■ **INSTRUCTIONS FOR THE TASK**: Include in the output exactly the lines from the opening of the data through the line containing "return carrier.cut([washer_room(), bolt_head_room()])", and nothing more.

——

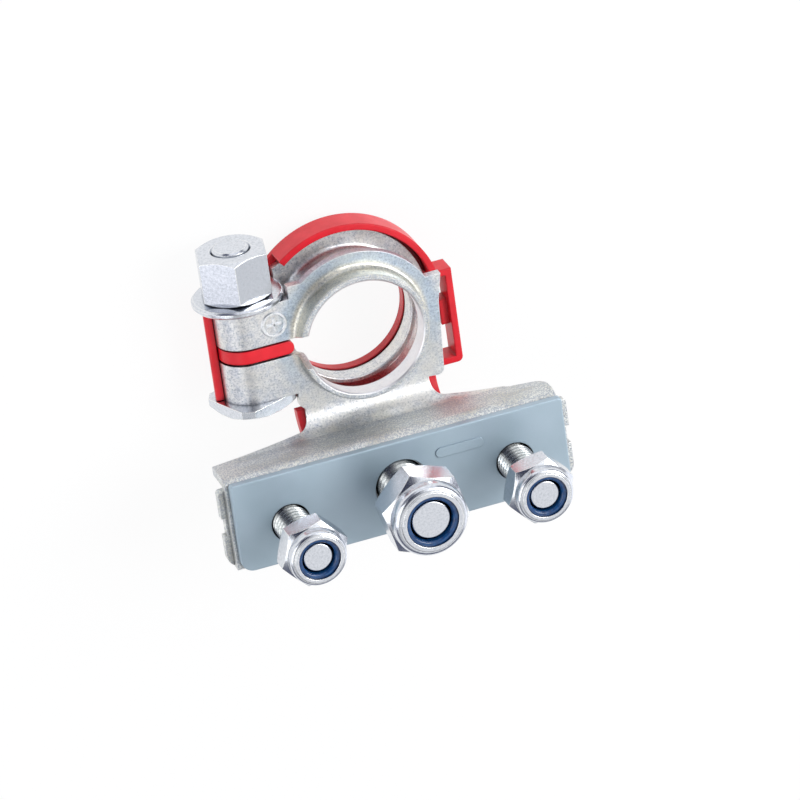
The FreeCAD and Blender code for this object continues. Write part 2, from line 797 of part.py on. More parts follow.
def heel():
    """Liner that backs the neck bend, on a short wall that stands on the floor."""
    bend = (neck_bend_y, neck_bend_z)
    near_radius = neck_bend_inner + sheet + heel_clearance
    far_radius = near_radius + heel_thickness
    profile = chain([
        arc_about(bend, near_radius, heel_start_angle, heel_end_angle, in_yz),
        arc_about(bend, far_radius, heel_end_angle, heel_start_angle, in_yz),
    ])
    liner = prism(profile, vector(heel_right_x - heel_left_x, 0, 0))
    liner.translate(vector(heel_left_x, 0, 0))
    wall_y = -rear_ring_radius - heel_clearance
    wall_top = neck_bend_z - math.sqrt(near_radius ** 2 - (wall_y - neck_bend_y) ** 2)
    wall = box(-heel_wall_half_width, heel_wall_half_width, wall_y - heel_wall_thickness, wall_y,
               0, wall_top - heel_thickness / 2)
    return joined(liner, wall)


def plastic_carrier():
    bore = Part.makeCylinder(carrier_bore_radius, through, vector(0, 0, -through / 2))
    floor = joined(ear_cradle(), carrier_ring()).cut(bore)
    carrier = joined(floor, carrier_band(), latch_loop(), ear_rib(), heel())
    return carrier.cut([washer_room(), bolt_head_room()])


def build():
    pieces = {
        "clamp_body": clamp_body(),
        "plastic_carrier": plastic_carrier(),
        "clamp_bolt": clamp_bolt(),
        "clamp_washer": clamp_washer(),
        "clamp_nut": clamp_nut(),
        "contact_plate": contact_plate(),
        "stud_retainer": stud_retainer(),
    }
    pieces.update(stud_sets())
    os.makedirs("parts", exist_ok=True)
    for name, shape in pieces.items():
        solid = shape.Solids[0] if len(shape.Solids) == 1 else shape
        solid.exportStep("parts/" + name + ".step")
        print(name, len(shape.Solids), shape.isValid(), round(shape.Volume, 2))


build()
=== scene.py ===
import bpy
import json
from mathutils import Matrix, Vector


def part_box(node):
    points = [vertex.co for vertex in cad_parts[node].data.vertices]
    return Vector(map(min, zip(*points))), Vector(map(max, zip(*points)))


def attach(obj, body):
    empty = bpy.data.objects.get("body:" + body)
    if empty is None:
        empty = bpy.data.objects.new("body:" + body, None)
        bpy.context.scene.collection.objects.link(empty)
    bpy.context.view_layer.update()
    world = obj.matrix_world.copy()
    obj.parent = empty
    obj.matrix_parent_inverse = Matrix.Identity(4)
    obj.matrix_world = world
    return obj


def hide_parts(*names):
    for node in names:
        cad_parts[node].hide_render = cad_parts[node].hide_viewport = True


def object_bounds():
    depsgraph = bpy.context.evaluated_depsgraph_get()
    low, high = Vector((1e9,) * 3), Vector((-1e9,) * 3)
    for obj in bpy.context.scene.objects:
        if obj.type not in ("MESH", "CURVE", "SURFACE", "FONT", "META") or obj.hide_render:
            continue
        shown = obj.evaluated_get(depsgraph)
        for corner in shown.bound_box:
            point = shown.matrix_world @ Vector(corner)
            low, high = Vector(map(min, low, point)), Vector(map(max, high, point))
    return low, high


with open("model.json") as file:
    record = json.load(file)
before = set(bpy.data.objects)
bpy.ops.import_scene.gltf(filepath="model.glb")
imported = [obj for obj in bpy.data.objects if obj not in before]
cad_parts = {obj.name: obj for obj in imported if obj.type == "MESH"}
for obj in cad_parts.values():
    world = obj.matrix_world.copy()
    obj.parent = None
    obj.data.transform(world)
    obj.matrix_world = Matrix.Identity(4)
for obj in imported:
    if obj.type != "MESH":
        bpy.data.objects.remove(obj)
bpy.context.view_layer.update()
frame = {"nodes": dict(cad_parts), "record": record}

import json
import math

import bpy
from mathutils import Matrix, Vector

# Battery terminal clamp: the finish of every surface, the cut threads, the rounded nylon rings and the
# polarity mark, with the floor, the light and the camera.
# Lengths are in millimetres, and MM turns them into metres. The frame is the part's own: X along the stud
# bar, Y from the bar to the ring, Z along the post and the studs.
MM = 0.001

STUDS = ("left", "centre", "right")
LOCK_NUTS = tuple(name + "_nut" for name in STUDS)

# Camera: its axes in the part's frame, the point at the picture's centre, and its scale
CAMERA_BACK = Vector((-0.23948, 0.44145, 0.86474))
CAMERA_UP = Vector((0.2536, 0.88817, -0.38319))
CAMERA_AIM = Vector((5.405, -14.971, 8.81))
CAMERA_DISTANCE = 1000.0
CAMERA_CLIP = (10.0, 60000.0)
PICTURE_PIXELS = 800
PIXELS_PER_MM = 6.165
SENSOR_WIDTH = 36.0

# How far one form reaches into the next, so that no slit shows between them, and how near two
# corners of a face stand when they count as one
OVERLAP = 0.04
SAME_PLACE = 0.00001
SHARP_ANGLE = 35.0

# Threads: pitches, depth as a share of the pitch, and the profile as shares of the pitch and of the depth
PITCH = {"left": 1.0, "centre": 1.25, "right": 1.0}
THREAD_DEPTH_SHARE = 0.6
THREAD_PROFILE = ((0.0, 0.0), (0.1, 0.0), (0.16, 0.12), (0.42, 0.9),
                  (0.5, 1.0), (0.58, 1.0), (0.66, 0.9), (0.92, 0.12))
STUD_SEGMENTS = 72
STUD_SHARP_ANGLE = 50.0

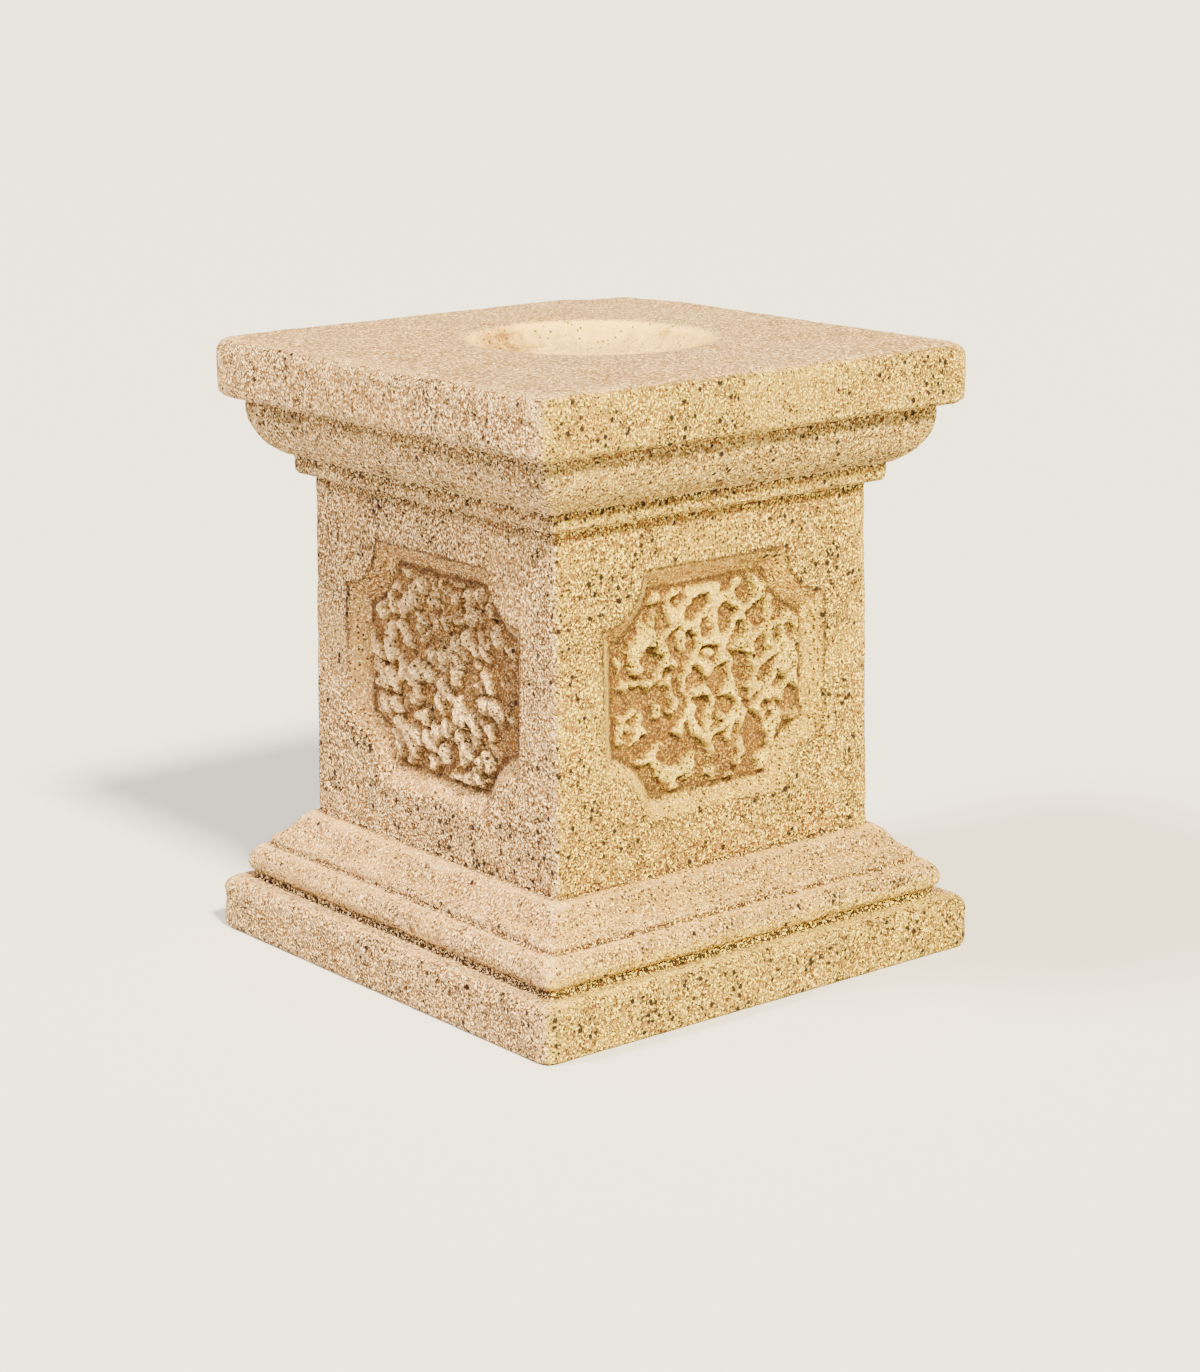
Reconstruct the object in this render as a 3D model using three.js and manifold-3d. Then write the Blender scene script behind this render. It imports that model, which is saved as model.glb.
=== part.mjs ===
// Cast stone pedestal: one block with a plinth, base mouldings, a die with four sunk panels,
// a neck fillet, an ovolo and a cap slab with a shallow round recess in its top.
// Millimetres, +Z up, origin at the centre of the underside.
import * as THREE from 'three';
import { mergeVertices } from 'three/addons/utils/BufferGeometryUtils.js';
import Module from 'manifold-3d';

const wasm = await Module();
wasm.setup();

// Heights of the courses, from the ground up
const PLINTH_HEIGHT = 36.5;
const BASE_HEIGHT = 47;
const DIE_HEIGHT = 228.5;
const NECK_HEIGHT = 12.5;
const OVOLO_HEIGHT = 39;
const CAP_HEIGHT = 41;

// Widths across the flats
const PLINTH_WIDTH = 360;
const CAP_WIDTH = 350;
const DIE_FOOT_WIDTH = 263;
const DIE_HEAD_WIDTH = 257;
const TORUS_WIDTH = 334;
const GROOVE_WIDTH = 309;
const BEAD_WIDTH = 312;
const SHOULDER_WIDTH = 286;
const NECK_WIDTH = 277;
const OVOLO_WIDTH = 323;

// Radii of the upright corners, seen in plan
const PLINTH_CORNER = 8;
const BASE_CORNER = 5;
const DIE_CORNER = 4;
const OVOLO_CORNER = 6;
const CAP_CORNER = 9;

// Radii of the level arrises
const PLINTH_FOOT_ROUND = 4;
const PLINTH_TOP_ROUND = 8;
const CAP_FOOT_ROUND = 6;
const CAP_TOP_ROUND = 8;
const NECK_ROUND = 2;

// How the base mouldings share their height
const GROOVE_SHARE = 0.5;
const BEAD_SHARE = 0.65;
const SHOULDER_SHARE = 0.84;

// How far the curved mouldings swell out from their chords, or fall in
const TORUS_SWELL = 8;
const SLOPE_HOLLOW = -1;
const SHOULDER_SWELL = 1.6;
const OVOLO_SWELL = 5;

// How far the mouldings step back where they meet
const TORUS_FOOT_STEP = 6;
const TORUS_HEAD_STEP = 10;
const BEAD_HEAD_STEP = 5;
const OVOLO_FOOT_STEP = 1.5;
const ARRIS = 1;

// The ovolo ends in an upright band under the cap
const OVOLO_BAND = 8;

// The top is level round the recess and falls a little to its edges
const LEVEL_TOP_WIDTH = 240;
const TOP_FALL = 0.5;

// The recess, which sits a little behind the middle of the cap
const RECESS_CENTRE = new THREE.Vector2(-3, 6);
const RECESS_RIM_RADIUS = 82;
const RECESS_FLOOR_RADIUS = 54;
const RECESS_DEPTH = 18;
const RECESS_RIM_ROUND = 4;
const RECESS_WALL_SWELL = 3.7;
const RECESS_RIM_SWELL = -1;

// The sunk panels: a rectangle with a quarter-round lobe standing into each corner
const PANEL_HALF_WIDTH = 92;
const PANEL_HALF_HEIGHT = 80.5;
const PANEL_LOBE_RADIUS = 33;
const PANEL_DEPTH = 13.5;
const PANEL_BEVEL = 14;
const PANEL_CENTRE_HEIGHT = 198.5;

// The rough field in each panel
const ROUGH_CELL = 6.4;
const ROUGH_BED = 12.8;
const LUMP_LENGTH = 17;
const LUMP_WIDTH = 12;
const LUMP_HEIGHT = 9;
const LUMP_LEAN = THREE.MathUtils.degToRad(52);
const LUMP_SHARE = 0.68;
const LUMP_FOOT = 0.25;
const LUMP_CREST = 0.75;
const EDGE_BAND = 7;

// Multipliers that turn a lattice point into a repeatable chance number
const CHANCE_ACROSS = 127.1;
const CHANCE_UP = 311.7;
const CHANCE_SIDE = 74.7;
const CHANCE_SPREAD = 43758.5453;

const CORNER_STEPS = 3;
const LOBE_STEPS = 5;
const RECESS_SEGMENTS = 36;
const SIDES = 4;
const CLEAR = 4;

const BASE_LEVEL = PLINTH_HEIGHT;
const DIE_LEVEL = BASE_LEVEL + BASE_HEIGHT;
const NECK_LEVEL = DIE_LEVEL + DIE_HEIGHT;
const OVOLO_LEVEL = NECK_LEVEL + NECK_HEIGHT;
const CAP_LEVEL = OVOLO_LEVEL + OVOLO_HEIGHT;
const TOP_LEVEL = CAP_LEVEL + CAP_HEIGHT;
const DIE_TAPER = Math.atan2((DIE_FOOT_WIDTH - DIE_HEAD_WIDTH) / 2, DIE_HEIGHT);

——

■ **RESPONSE TO THIS EXERCISE**:
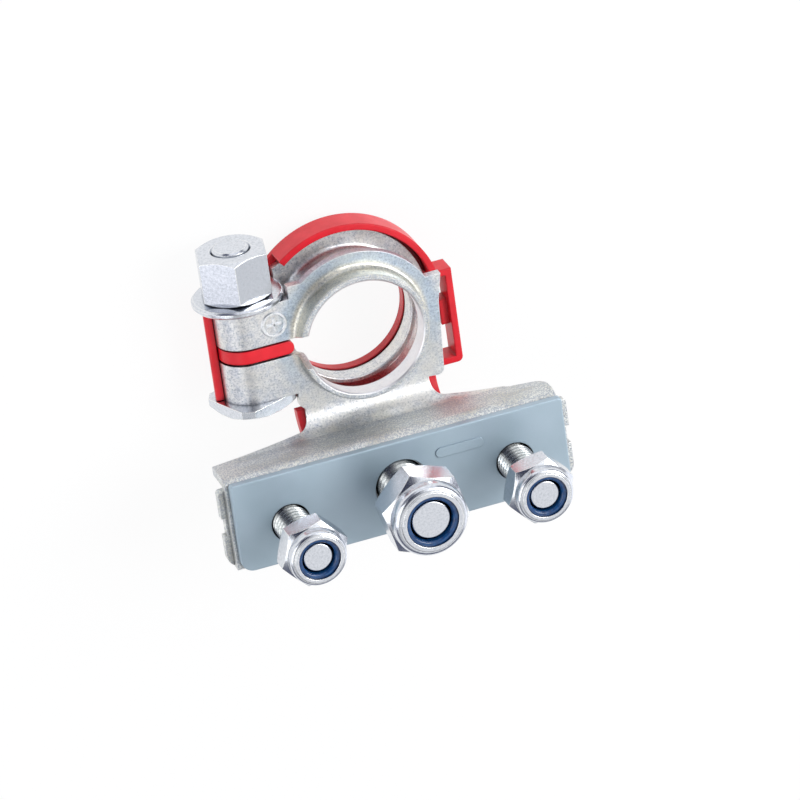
The FreeCAD and Blender code for this object continues. Write part 2, from line 797 of part.py on. More parts follow.
def heel():
    """Liner that backs the neck bend, on a short wall that stands on the floor."""
    bend = (neck_bend_y, neck_bend_z)
    near_radius = neck_bend_inner + sheet + heel_clearance
    far_radius = near_radius + heel_thickness
    profile = chain([
        arc_about(bend, near_radius, heel_start_angle, heel_end_angle, in_yz),
        arc_about(bend, far_radius, heel_end_angle, heel_start_angle, in_yz),
    ])
    liner = prism(profile, vector(heel_right_x - heel_left_x, 0, 0))
    liner.translate(vector(heel_left_x, 0, 0))
    wall_y = -rear_ring_radius - heel_clearance
    wall_top = neck_bend_z - math.sqrt(near_radius ** 2 - (wall_y - neck_bend_y) ** 2)
    wall = box(-heel_wall_half_width, heel_wall_half_width, wall_y - heel_wall_thickness, wall_y,
               0, wall_top - heel_thickness / 2)
    return joined(liner, wall)


def plastic_carrier():
    bore = Part.makeCylinder(carrier_bore_radius, through, vector(0, 0, -through / 2))
    floor = joined(ear_cradle(), carrier_ring()).cut(bore)
    carrier = joined(floor, carrier_band(), latch_loop(), ear_rib(), heel())
    return carrier.cut([washer_room(), bolt_head_room()])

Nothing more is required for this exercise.